Besides, one of the pillars of capitalism is rational self-interest, and that goes both ways, not just in the business side. If you can get a refund for something because a company has made a bad decision about how they do their business, why do you care about whether it’s fair or not to the company? They sure don’t care about whether it’s fair to you. Are you a Sony lawyer? Are you the “be nice to big companies police”? Let Sony and Valve, and possibly the court system, worry about what their legal obligations are, and you worry about your personal decision of whether you are going to take advantage of your legal rights. Don’t start judging whether others should or shouldn’t do the same.

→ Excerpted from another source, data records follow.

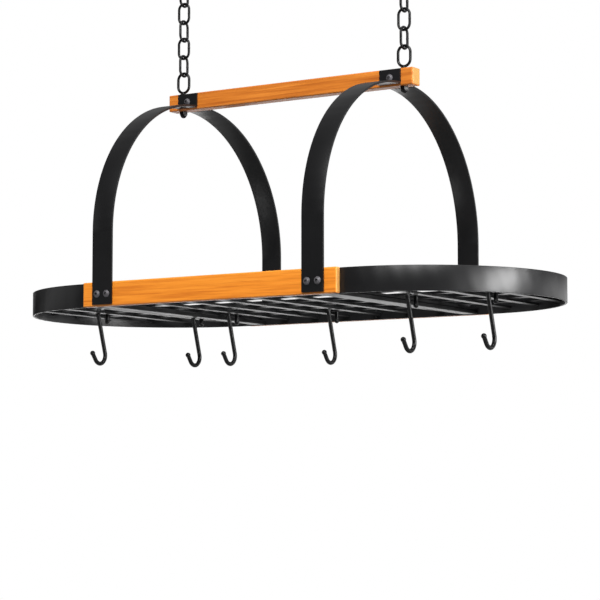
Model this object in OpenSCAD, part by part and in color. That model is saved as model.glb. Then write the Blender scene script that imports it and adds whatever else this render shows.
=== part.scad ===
// Hanging pot rack: an oval steel band with a bar shelf, two wooden side rails,
// two pairs of arched steel straps, a wooden top bar, two chains and six pot hooks.
// Units are millimetres. X runs along the rack, Y to the rear, Z up.
// The origin lies on the ceiling, midway between the two ceiling hooks.

// The one piece to draw, or "all"

/* [Oval band] */
// Length of the band over its rounded ends
rack_length = 840; // [780:10:900]
// Width of the band over its straight sides
band_width = 408; // [380:4:440]
// Height of the band
band_height = 34.3; // [30:0.1:40]
// Thickness of the band steel
band_wall = 3; // [2.5:0.5:4]

/* [Wooden rails] */
// Thickness of each side rail
rail_thickness = 10; // [8:0.5:14]
// Height of each side rail
rail_height = 34.7; // [32:0.1:42]
// How far each rail end stops short of the band's curve
rail_end_margin = 4.5; // [1:0.5:10]
// Radius on the rail edges
rail_edge = 2; // [1:0.25:3]

/* [Arched straps] */
// Width of the strap steel
strap_width = 34; // [28:0.5:38]
// Thickness of the strap steel
strap_thickness = 3; // [2.5:0.5:4]
// Distance between the left and right straps, centre to centre
strap_spacing = 351.4; // [330:0.2:370]
// Height of the strap feet above the band's lower edge
strap_foot = 2.5; // [0:0.5:5]
// Height at which the straight leg turns into the arch
arch_spring = 105.4; // [90:0.1:130]
// How far each arch's centre stands off the middle plane
arch_offset = 7.5; // [0:0.5:15]
// Inner radius of the bend between the arch and its upright tab
tab_bend = 1; // [0.5:0.25:2]
// How far the tab stops below the top of the bar
tab_margin = 1.2; // [0.2:0.2:4]

/* [Top bar] */
// Length of the wooden top bar
bar_length = 423.8; // [410:0.2:440]
// Depth of the top bar, front to rear
bar_depth = 21; // [19:0.5:28]
// Height of the top bar
bar_height = 25; // [24:0.5:34]
// How far the bar's underside lies below the top of the arches
bar_sink = 5.1; // [4:0.1:8]
// Radius on the bar edges
bar_edge = 2.5; // [1:0.25:4]

/* [Bolts and nuts] */
// Thread size of the bolts
bolt_size = 6; // [5:0.5:7]
// Width of the button heads
bolt_head = 10.6; // [10:0.2:12]
// Height of the button heads
bolt_head_height = 3.3; // [2.8:0.1:4]
// Height of the straight rim under each head's dome
bolt_rim = 0.6; // [0.4:0.1:1.2]
// Width across the flats of the hexagon socket in each head
socket_flats = 4; // [3:0.5:5]
// Depth of the hexagon socket
socket_depth = 2; // [1.5:0.1:2.4]
// Distance between the two bolts of a strap foot
bolt_spacing = 16.8; // [14:0.2:20]
// Width across the flats of the nuts
nut_flats = 10; // [9:0.5:11]
// Height of the nuts
nut_height = 5; // [4:0.5:6]
// How far a bolt stands out of its nut
bolt_proud = 1.5; // [0.5:0.5:4]
// Gap round a bolt in the holes it passes through
hole_gap = 0.3; // [0.1:0.05:0.5]
// Gap round a bolt in its nut
thread_gap = 0.1; // [0.05:0.05:0.2]
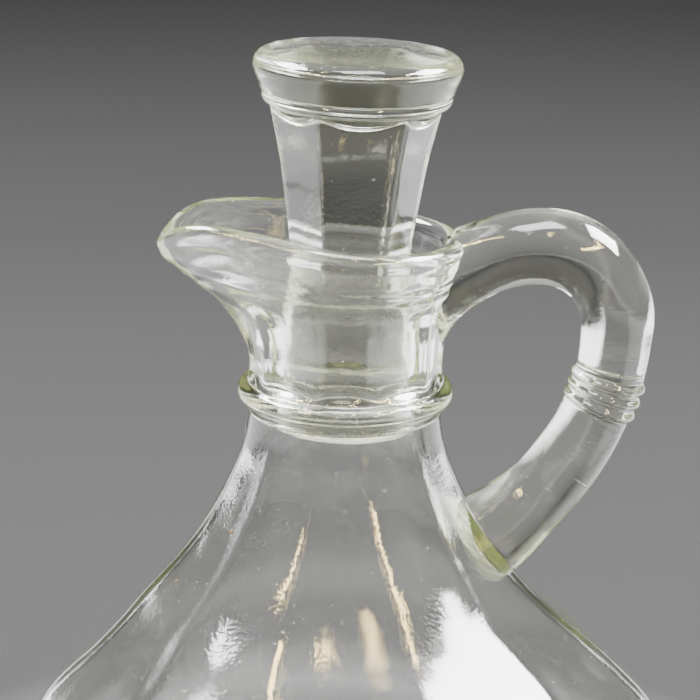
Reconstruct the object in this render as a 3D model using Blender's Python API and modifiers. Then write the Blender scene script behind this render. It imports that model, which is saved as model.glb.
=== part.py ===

You are applying a standard to the game that applies to YOU. Other players who are currently playing a game do not care that you are finished playing the game. They are not. The game did not ship with a 3 month subscription plan. It shipped as a sold product. Your analogy is like an all-you-can-eat buffet where after twenty minutes they close it down and make everyone stop eating, and your argument is, “Well, I’M full. It’s fine.”
The solution is what it has always been.
Since DAY ONE phone hardware should have been as standardized and open as normal PC hardware - able to run any operating system that you want.
But every time it got brought up for DECADES, techbro corporate apologists were ready to line up and talk about all the reasons that wouldn’t work and how companies would NEVER do that, as if that was some kind of sensible counterpoint.
Now the noose is closing and all it’s going to take is the combined forces of the richest companies in the world to crush what little competition remains. Undercut or sue Fairphone into oblivion, for example. The lawsuits don’t even have to have merit - they can eat the costs for a few quarters to ensure no viable alternative to the walled garden ever gets a foothold.
The thing to be done now is minimize your mobile usage altogether and try to make it to the tech dystopian endgame with a few local files of your own left.